In 1945, fourteen years after Adline’s death, Alex Donald’s heirs filed a petition to divide what remained of his estate. Though his children seem not to have survived, several of his siblings — far more than the one brother — laid claim to “certain real estate located in the Town of Stantonsburg … known as the Alex Donald lots.” Lawson Donald Jr. and wife Fannie Speight Donald were living in Johnston County, N.C. Rufus Donald had migrated to Baltimore, Maryland, at least 40 years earlier. I have not been able to locate Moses Donald.

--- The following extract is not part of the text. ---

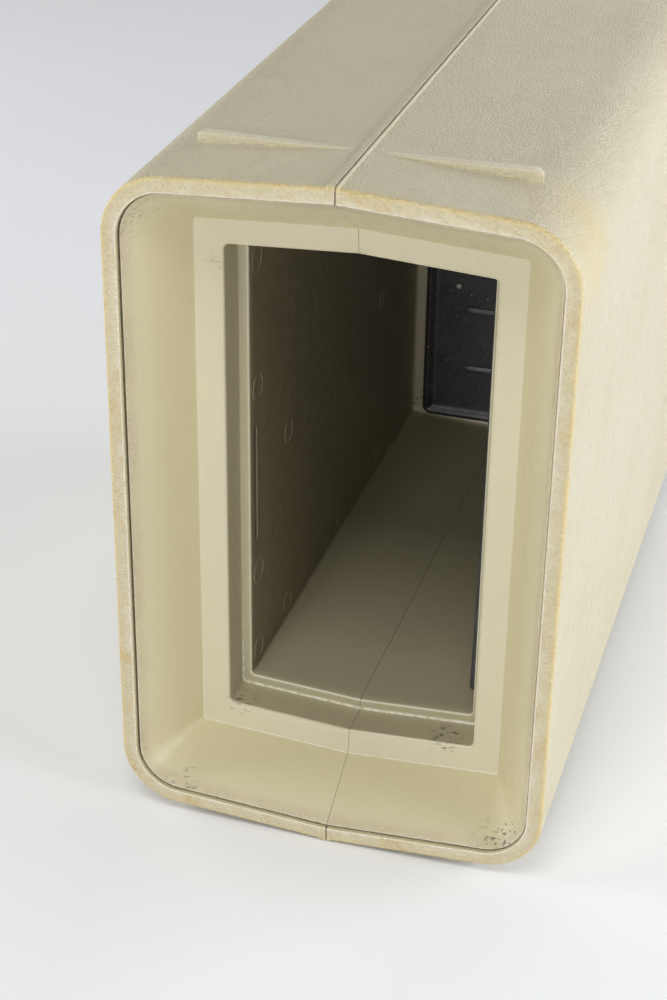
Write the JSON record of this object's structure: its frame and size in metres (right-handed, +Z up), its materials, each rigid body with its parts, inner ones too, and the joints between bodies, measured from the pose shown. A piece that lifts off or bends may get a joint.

Wilson Daily Times, 15 March 1945.

Clipping courtesy of J. Robert Boykin III.

Lula Malone is struck by a train.

Per the first account in the Daily Times, Lula Malone (not “Lizzie”) was struck by a train, but not seriously injured, sustaining only “cuts about the head and arms.”

Wilson Daily Times, 21 June 1922.

Three days later, however, the paper reported a very different story. How could a crushed skull have been missed?

Wilson Daily Times, 24 June 1922.

Lula Malone died 21 June 1922. Her death certificate states “June 1st,” but other dates in the document, including her dates of treatment, are consistent with a death on the 21st. She was 52 years old; married to Leroy Malone; a cook for “Mrs. Daniels”; and was born in Statesville, N.C., to John Griffin. Cause of death: “‘Shock’ (possible internal injury)” with “struck by RR engine” contributing.

Apparently, then Malone’s skull was not crushed. The official cause of death is more consistent with the initial news account. 

Clippings courtesy of J. Robert Boykin III.